Dance the Plight Away
In the Middle Ages, people who felt disconnected from their own bodies would probably have been subject to exorcism. Today, modern medicine prescribes pills to banish such sensations from patients’ brains. Research led by Sohee Park, Gertrude Conaway Vanderbilt Professor of Psychology, sheds new light on this common symptom of schizo-phrenia and suggests that patients may benefit from an alternative type of treatment—dance.

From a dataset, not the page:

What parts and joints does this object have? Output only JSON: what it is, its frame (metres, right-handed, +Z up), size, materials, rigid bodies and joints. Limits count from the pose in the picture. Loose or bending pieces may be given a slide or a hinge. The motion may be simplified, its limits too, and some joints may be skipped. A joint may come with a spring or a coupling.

Park, along with doctoral candidate Katharine Thakkar, MA’08, and research analysts Heathman Nichols, BA’10, and Lindsey Gilling McIntosh, BA’11, measured schizophrenics’ deficient sense of body ownership by employing a procedure known as the rubber hand illusion. The researchers placed a rubber hand in front of each subject while hiding one of the subject’s own hands from view. As researchers stroked each hand simultaneously, subjects were asked to estimate the position of their hidden hand using a ruler atop the device hiding it.“After a while, patients with schizophrenia begin to ‘feel’ the rubber hand and disown their own hand. They also experience their real hand as closer to the rubber hand,” Park explains. “Healthy people get this illusion too, but weakly. Some don’t get it at all.” The susceptibility of schizophrenia patients to the rubber hand illusion suggests that they have a more flexible body representation and weakened sense of self compared to healthy people.
The findings may mean that movement therapy, which trains people to be focused and centered on their own bodies via some forms of yoga and dance, might help some of the more than 2.2 million people diagnosed with the mental disorder. “Exercise is inexpensive and obviously has a broad range of beneficial effects, so if it can also reduce the severity of schizophrenia, it is all to the good,” Park says.
She says that, decades ago, schizophrenics’ weakened body awareness was considered “[one of] the core features of schizophrenia…but in recent years much of the emphasis has been on cognitive functions.” This research, published in Public Library of Science ONE, brings the body back into the mind of the psychological community. It also may offer schizophrenia patients the age-old solution for mind-body disconnection put forth by Lady Gaga in 2008: “just dance.”